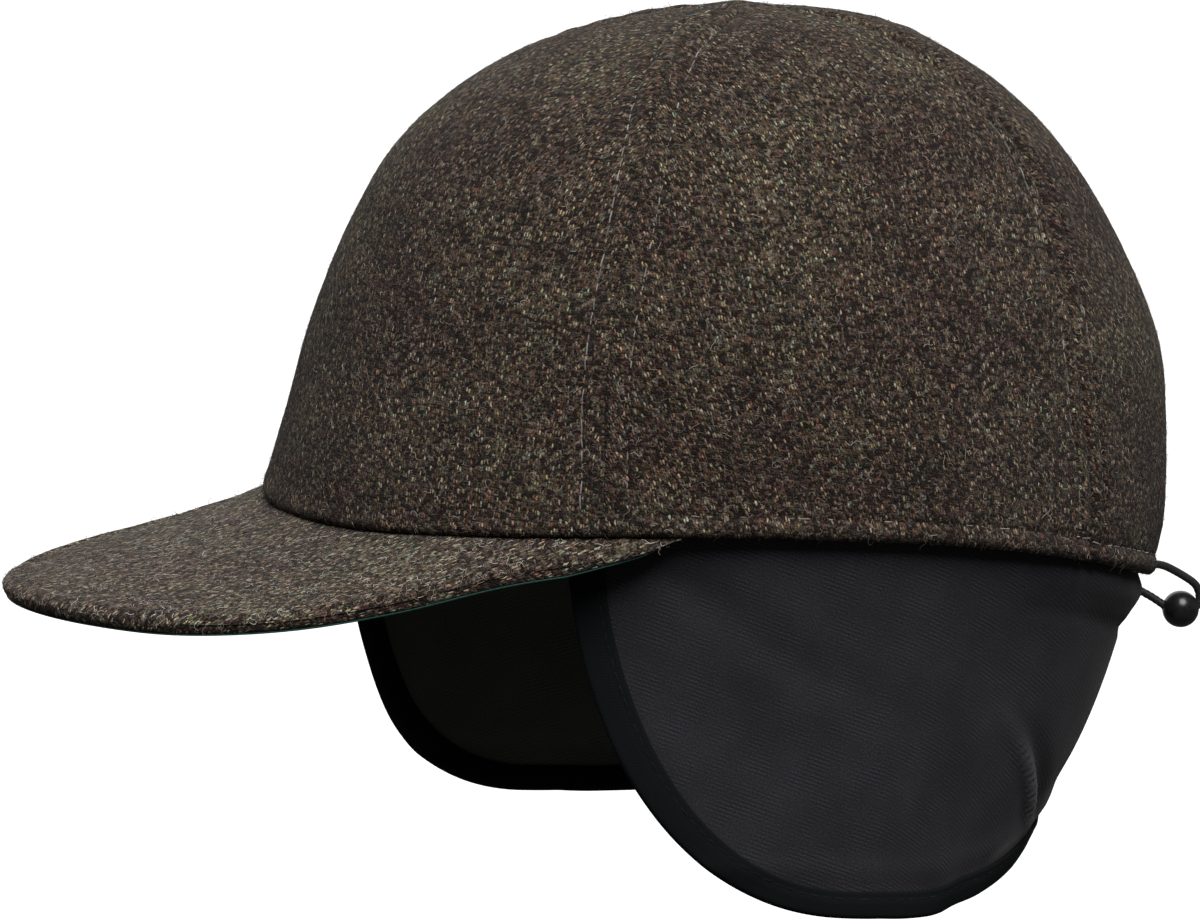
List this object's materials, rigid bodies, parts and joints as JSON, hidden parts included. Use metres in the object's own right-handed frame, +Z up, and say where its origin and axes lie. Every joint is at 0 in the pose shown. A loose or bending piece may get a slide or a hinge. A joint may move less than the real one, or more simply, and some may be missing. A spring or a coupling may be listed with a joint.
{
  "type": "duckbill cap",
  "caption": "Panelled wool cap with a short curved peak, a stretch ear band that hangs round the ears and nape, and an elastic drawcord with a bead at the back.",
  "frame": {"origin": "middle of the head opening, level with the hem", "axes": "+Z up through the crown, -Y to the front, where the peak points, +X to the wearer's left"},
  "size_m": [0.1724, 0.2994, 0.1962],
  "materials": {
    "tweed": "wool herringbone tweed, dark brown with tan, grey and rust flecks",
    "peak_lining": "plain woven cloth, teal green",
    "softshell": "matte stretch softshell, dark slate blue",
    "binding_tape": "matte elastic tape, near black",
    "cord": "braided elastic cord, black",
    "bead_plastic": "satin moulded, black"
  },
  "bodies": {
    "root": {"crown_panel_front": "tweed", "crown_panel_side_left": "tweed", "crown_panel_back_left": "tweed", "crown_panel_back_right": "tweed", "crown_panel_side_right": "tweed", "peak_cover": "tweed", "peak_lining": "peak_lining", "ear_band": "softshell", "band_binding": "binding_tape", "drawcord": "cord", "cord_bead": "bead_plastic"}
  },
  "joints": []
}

What is required
Look through the material above and pick out each line holding the word "where".

Result below
List this object's materials, rigid bodies, parts and joints as JSON, hidden parts included. Use metres in the object's own right-handed frame, +Z up, and say where its origin and axes lie. Every joint is at 0 in the pose shown. A loose or bending piece may get a slide or a hinge. A joint may move less than the real one, or more simply, and some may be missing. A spring or a coupling may be listed with a joint.
  "frame": {"origin": "middle of the head opening, level with the hem", "axes": "+Z up through the crown, -Y to the front, where the peak points, +X to the wearer's left"},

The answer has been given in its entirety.